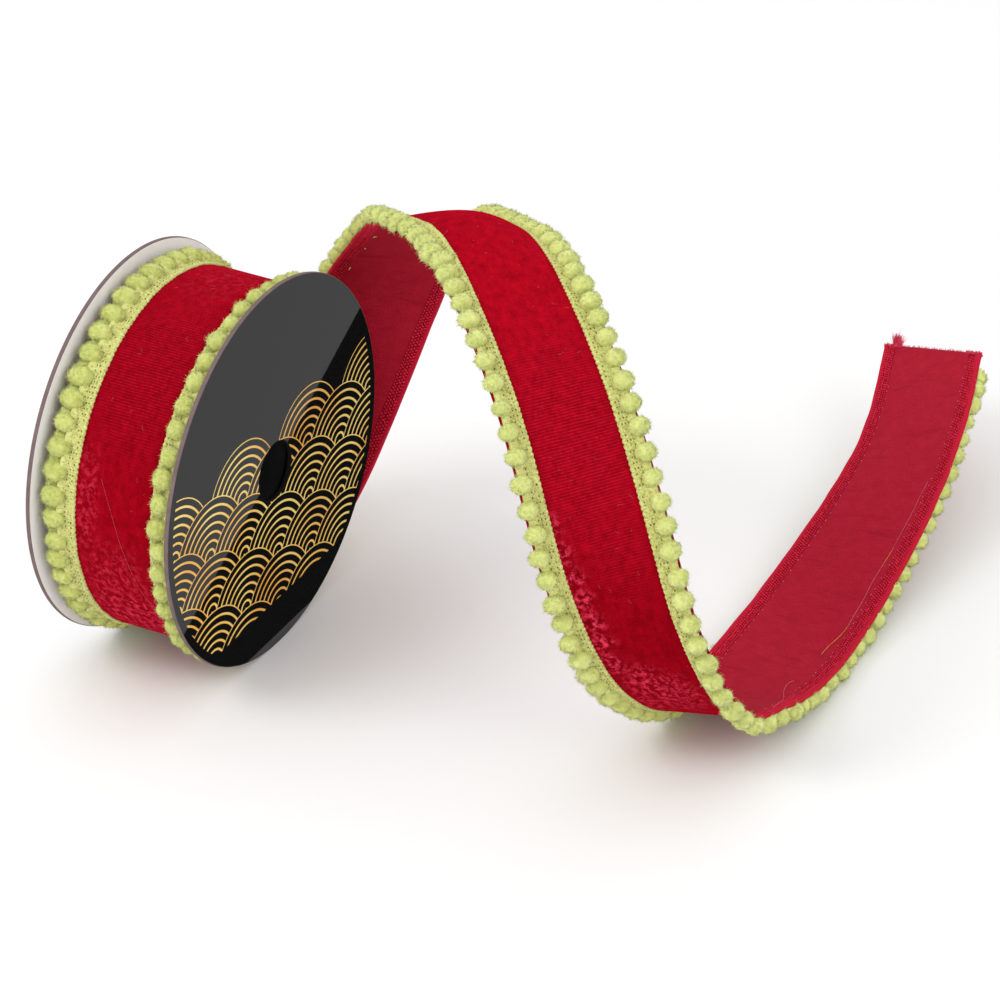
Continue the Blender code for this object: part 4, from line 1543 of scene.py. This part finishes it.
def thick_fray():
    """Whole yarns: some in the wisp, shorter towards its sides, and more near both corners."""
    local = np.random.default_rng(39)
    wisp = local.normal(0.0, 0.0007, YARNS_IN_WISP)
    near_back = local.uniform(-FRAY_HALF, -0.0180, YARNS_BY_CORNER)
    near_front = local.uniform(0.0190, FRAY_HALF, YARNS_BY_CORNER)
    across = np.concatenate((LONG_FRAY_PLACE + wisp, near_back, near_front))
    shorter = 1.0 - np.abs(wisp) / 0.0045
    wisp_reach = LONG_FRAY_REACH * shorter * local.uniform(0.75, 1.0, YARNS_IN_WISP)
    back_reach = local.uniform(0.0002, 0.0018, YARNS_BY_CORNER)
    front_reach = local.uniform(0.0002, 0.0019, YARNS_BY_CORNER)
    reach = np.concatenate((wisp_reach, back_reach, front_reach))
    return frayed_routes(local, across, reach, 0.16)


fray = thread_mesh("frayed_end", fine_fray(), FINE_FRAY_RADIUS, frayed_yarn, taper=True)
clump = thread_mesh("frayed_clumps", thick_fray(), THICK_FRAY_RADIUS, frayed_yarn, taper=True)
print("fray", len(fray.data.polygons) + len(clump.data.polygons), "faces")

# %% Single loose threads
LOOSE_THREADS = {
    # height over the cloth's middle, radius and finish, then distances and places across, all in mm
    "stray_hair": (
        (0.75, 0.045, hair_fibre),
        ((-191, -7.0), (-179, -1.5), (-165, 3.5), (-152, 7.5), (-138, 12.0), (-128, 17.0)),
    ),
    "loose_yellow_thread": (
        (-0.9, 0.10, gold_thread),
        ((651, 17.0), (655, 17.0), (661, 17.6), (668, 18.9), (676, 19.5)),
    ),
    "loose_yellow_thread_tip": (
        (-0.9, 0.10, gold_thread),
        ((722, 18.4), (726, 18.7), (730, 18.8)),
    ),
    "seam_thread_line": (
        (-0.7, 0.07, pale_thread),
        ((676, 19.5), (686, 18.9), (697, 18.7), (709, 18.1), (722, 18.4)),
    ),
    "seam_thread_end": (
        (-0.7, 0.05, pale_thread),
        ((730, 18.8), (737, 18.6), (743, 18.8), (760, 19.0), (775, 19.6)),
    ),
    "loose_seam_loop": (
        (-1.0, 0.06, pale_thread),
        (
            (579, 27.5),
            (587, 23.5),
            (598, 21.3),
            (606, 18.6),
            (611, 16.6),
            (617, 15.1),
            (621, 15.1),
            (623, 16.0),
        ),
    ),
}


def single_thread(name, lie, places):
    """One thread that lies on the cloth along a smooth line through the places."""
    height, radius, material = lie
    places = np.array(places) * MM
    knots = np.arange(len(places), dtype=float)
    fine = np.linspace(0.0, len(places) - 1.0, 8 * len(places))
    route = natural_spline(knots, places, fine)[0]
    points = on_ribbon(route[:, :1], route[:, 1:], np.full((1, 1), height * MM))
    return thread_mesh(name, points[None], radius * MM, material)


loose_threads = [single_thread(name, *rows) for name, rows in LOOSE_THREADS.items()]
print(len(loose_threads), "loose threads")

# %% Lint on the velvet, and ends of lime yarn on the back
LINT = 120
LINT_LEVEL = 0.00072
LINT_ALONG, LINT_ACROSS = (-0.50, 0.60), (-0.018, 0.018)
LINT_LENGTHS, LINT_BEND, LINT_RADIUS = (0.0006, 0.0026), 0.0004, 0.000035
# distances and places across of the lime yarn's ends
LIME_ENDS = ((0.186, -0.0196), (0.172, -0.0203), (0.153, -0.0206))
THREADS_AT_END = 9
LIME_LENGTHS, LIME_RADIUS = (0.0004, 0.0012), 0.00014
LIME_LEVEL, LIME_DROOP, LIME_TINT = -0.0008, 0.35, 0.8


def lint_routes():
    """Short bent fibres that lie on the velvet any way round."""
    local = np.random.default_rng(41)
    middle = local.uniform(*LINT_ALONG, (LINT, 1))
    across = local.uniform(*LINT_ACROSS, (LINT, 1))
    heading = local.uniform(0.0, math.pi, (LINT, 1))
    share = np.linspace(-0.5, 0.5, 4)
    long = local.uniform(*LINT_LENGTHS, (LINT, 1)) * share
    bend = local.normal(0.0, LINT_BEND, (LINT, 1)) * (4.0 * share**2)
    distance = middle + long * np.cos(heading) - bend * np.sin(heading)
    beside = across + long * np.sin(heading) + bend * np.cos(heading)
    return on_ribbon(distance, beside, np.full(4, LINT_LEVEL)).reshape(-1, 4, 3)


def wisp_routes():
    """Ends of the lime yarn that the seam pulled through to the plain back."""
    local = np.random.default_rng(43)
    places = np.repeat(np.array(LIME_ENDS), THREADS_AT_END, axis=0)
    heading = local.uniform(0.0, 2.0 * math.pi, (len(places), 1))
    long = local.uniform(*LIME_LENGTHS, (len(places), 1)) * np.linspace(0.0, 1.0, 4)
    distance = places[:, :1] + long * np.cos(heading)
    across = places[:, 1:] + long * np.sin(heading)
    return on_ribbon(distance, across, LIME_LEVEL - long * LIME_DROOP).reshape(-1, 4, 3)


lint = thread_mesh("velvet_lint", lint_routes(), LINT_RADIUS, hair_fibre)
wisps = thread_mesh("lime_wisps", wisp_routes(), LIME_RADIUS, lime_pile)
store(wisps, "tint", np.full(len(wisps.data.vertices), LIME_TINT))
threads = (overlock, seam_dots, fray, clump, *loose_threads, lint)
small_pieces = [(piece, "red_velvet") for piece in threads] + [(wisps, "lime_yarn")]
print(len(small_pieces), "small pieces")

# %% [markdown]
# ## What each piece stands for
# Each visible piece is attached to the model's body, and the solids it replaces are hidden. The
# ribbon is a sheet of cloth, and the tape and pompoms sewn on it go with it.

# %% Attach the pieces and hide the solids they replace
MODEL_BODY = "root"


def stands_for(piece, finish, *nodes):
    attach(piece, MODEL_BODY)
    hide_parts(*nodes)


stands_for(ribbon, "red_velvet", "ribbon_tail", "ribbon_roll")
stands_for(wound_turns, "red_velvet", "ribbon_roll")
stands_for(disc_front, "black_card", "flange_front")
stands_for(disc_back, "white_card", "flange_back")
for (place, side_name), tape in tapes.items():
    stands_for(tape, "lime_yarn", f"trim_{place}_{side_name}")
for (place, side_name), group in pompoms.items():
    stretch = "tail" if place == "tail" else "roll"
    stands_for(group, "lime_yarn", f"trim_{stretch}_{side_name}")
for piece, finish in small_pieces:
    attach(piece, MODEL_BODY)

########

-- Problem --
Copy out the whole listing, exactly as written.

-- Completed exercise --
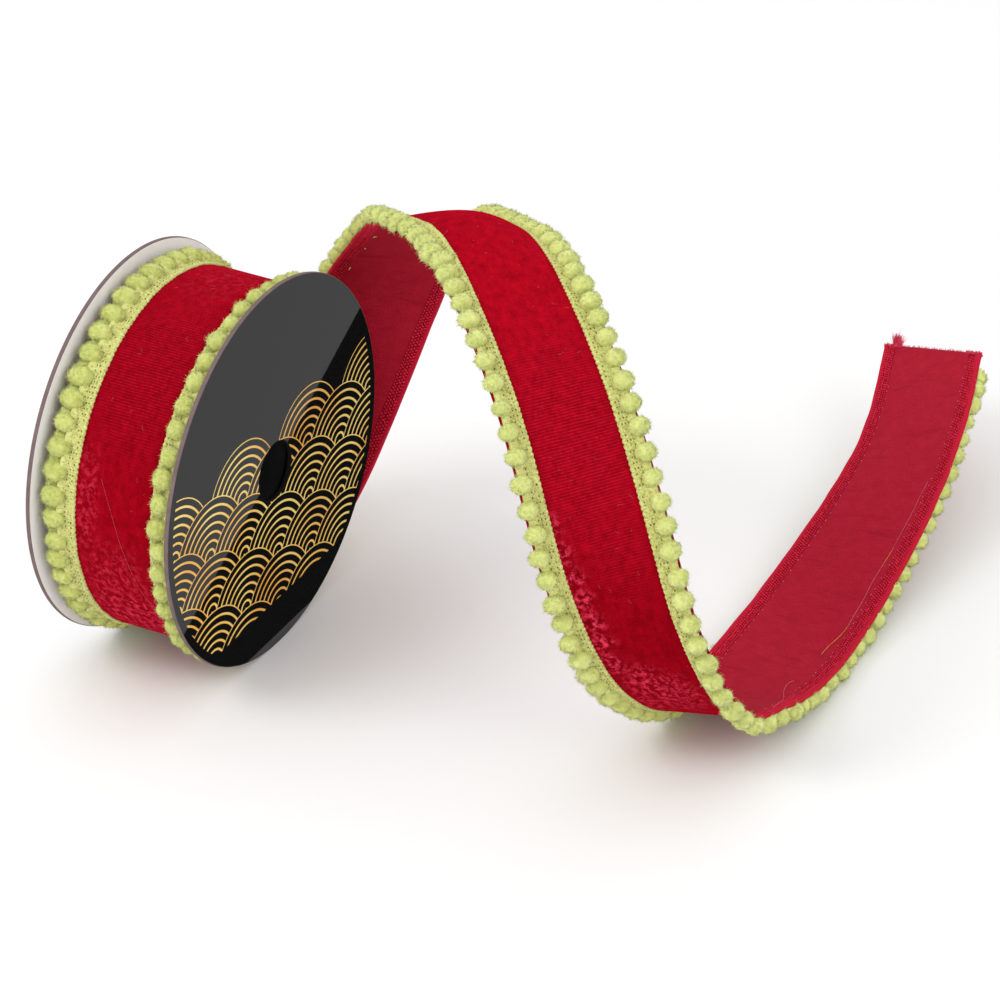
Continue the Blender code for this object: part 4, from line 1543 of scene.py. This part finishes it.
def thick_fray():
    """Whole yarns: some in the wisp, shorter towards its sides, and more near both corners."""
    local = np.random.default_rng(39)
    wisp = local.normal(0.0, 0.0007, YARNS_IN_WISP)
    near_back = local.uniform(-FRAY_HALF, -0.0180, YARNS_BY_CORNER)
    near_front = local.uniform(0.0190, FRAY_HALF, YARNS_BY_CORNER)
    across = np.concatenate((LONG_FRAY_PLACE + wisp, near_back, near_front))
    shorter = 1.0 - np.abs(wisp) / 0.0045
    wisp_reach = LONG_FRAY_REACH * shorter * local.uniform(0.75, 1.0, YARNS_IN_WISP)
    back_reach = local.uniform(0.0002, 0.0018, YARNS_BY_CORNER)
    front_reach = local.uniform(0.0002, 0.0019, YARNS_BY_CORNER)
    reach = np.concatenate((wisp_reach, back_reach, front_reach))
    return frayed_routes(local, across, reach, 0.16)


fray = thread_mesh("frayed_end", fine_fray(), FINE_FRAY_RADIUS, frayed_yarn, taper=True)
clump = thread_mesh("frayed_clumps", thick_fray(), THICK_FRAY_RADIUS, frayed_yarn, taper=True)
print("fray", len(fray.data.polygons) + len(clump.data.polygons), "faces")

# %% Single loose threads
LOOSE_THREADS = {
    # height over the cloth's middle, radius and finish, then distances and places across, all in mm
    "stray_hair": (
        (0.75, 0.045, hair_fibre),
        ((-191, -7.0), (-179, -1.5), (-165, 3.5), (-152, 7.5), (-138, 12.0), (-128, 17.0)),
    ),
    "loose_yellow_thread": (
        (-0.9, 0.10, gold_thread),
        ((651, 17.0), (655, 17.0), (661, 17.6), (668, 18.9), (676, 19.5)),
    ),
    "loose_yellow_thread_tip": (
        (-0.9, 0.10, gold_thread),
        ((722, 18.4), (726, 18.7), (730, 18.8)),
    ),
    "seam_thread_line": (
        (-0.7, 0.07, pale_thread),
        ((676, 19.5), (686, 18.9), (697, 18.7), (709, 18.1), (722, 18.4)),
    ),
    "seam_thread_end": (
        (-0.7, 0.05, pale_thread),
        ((730, 18.8), (737, 18.6), (743, 18.8), (760, 19.0), (775, 19.6)),
    ),
    "loose_seam_loop": (
        (-1.0, 0.06, pale_thread),
        (
            (579, 27.5),
            (587, 23.5),
            (598, 21.3),
            (606, 18.6),
            (611, 16.6),
            (617, 15.1),
            (621, 15.1),
            (623, 16.0),
        ),
    ),
}


def single_thread(name, lie, places):
    """One thread that lies on the cloth along a smooth line through the places."""
    height, radius, material = lie
    places = np.array(places) * MM
    knots = np.arange(len(places), dtype=float)
    fine = np.linspace(0.0, len(places) - 1.0, 8 * len(places))
    route = natural_spline(knots, places, fine)[0]
    points = on_ribbon(route[:, :1], route[:, 1:], np.full((1, 1), height * MM))
    return thread_mesh(name, points[None], radius * MM, material)


loose_threads = [single_thread(name, *rows) for name, rows in LOOSE_THREADS.items()]
print(len(loose_threads), "loose threads")

# %% Lint on the velvet, and ends of lime yarn on the back
LINT = 120
LINT_LEVEL = 0.00072
LINT_ALONG, LINT_ACROSS = (-0.50, 0.60), (-0.018, 0.018)
LINT_LENGTHS, LINT_BEND, LINT_RADIUS = (0.0006, 0.0026), 0.0004, 0.000035
# distances and places across of the lime yarn's ends
LIME_ENDS = ((0.186, -0.0196), (0.172, -0.0203), (0.153, -0.0206))
THREADS_AT_END = 9
LIME_LENGTHS, LIME_RADIUS = (0.0004, 0.0012), 0.00014
LIME_LEVEL, LIME_DROOP, LIME_TINT = -0.0008, 0.35, 0.8


def lint_routes():
    """Short bent fibres that lie on the velvet any way round."""
    local = np.random.default_rng(41)
    middle = local.uniform(*LINT_ALONG, (LINT, 1))
    across = local.uniform(*LINT_ACROSS, (LINT, 1))
    heading = local.uniform(0.0, math.pi, (LINT, 1))
    share = np.linspace(-0.5, 0.5, 4)
    long = local.uniform(*LINT_LENGTHS, (LINT, 1)) * share
    bend = local.normal(0.0, LINT_BEND, (LINT, 1)) * (4.0 * share**2)
    distance = middle + long * np.cos(heading) - bend * np.sin(heading)
    beside = across + long * np.sin(heading) + bend * np.cos(heading)
    return on_ribbon(distance, beside, np.full(4, LINT_LEVEL)).reshape(-1, 4, 3)


def wisp_routes():
    """Ends of the lime yarn that the seam pulled through to the plain back."""
    local = np.random.default_rng(43)
    places = np.repeat(np.array(LIME_ENDS), THREADS_AT_END, axis=0)
    heading = local.uniform(0.0, 2.0 * math.pi, (len(places), 1))
    long = local.uniform(*LIME_LENGTHS, (len(places), 1)) * np.linspace(0.0, 1.0, 4)
    distance = places[:, :1] + long * np.cos(heading)
    across = places[:, 1:] + long * np.sin(heading)
    return on_ribbon(distance, across, LIME_LEVEL - long * LIME_DROOP).reshape(-1, 4, 3)


lint = thread_mesh("velvet_lint", lint_routes(), LINT_RADIUS, hair_fibre)
wisps = thread_mesh("lime_wisps", wisp_routes(), LIME_RADIUS, lime_pile)
store(wisps, "tint", np.full(len(wisps.data.vertices), LIME_TINT))
threads = (overlock, seam_dots, fray, clump, *loose_threads, lint)
small_pieces = [(piece, "red_velvet") for piece in threads] + [(wisps, "lime_yarn")]
print(len(small_pieces), "small pieces")

# %% [markdown]
# ## What each piece stands for
# Each visible piece is attached to the model's body, and the solids it replaces are hidden. The
# ribbon is a sheet of cloth, and the tape and pompoms sewn on it go with it.

# %% Attach the pieces and hide the solids they replace
MODEL_BODY = "root"


def stands_for(piece, finish, *nodes):
    attach(piece, MODEL_BODY)
    hide_parts(*nodes)


stands_for(ribbon, "red_velvet", "ribbon_tail", "ribbon_roll")
stands_for(wound_turns, "red_velvet", "ribbon_roll")
stands_for(disc_front, "black_card", "flange_front")
stands_for(disc_back, "white_card", "flange_back")
for (place, side_name), tape in tapes.items():
    stands_for(tape, "lime_yarn", f"trim_{place}_{side_name}")
for (place, side_name), group in pompoms.items():
    stretch = "tail" if place == "tail" else "roll"
    stands_for(group, "lime_yarn", f"trim_{stretch}_{side_name}")
for piece, finish in small_pieces:
    attach(piece, MODEL_BODY)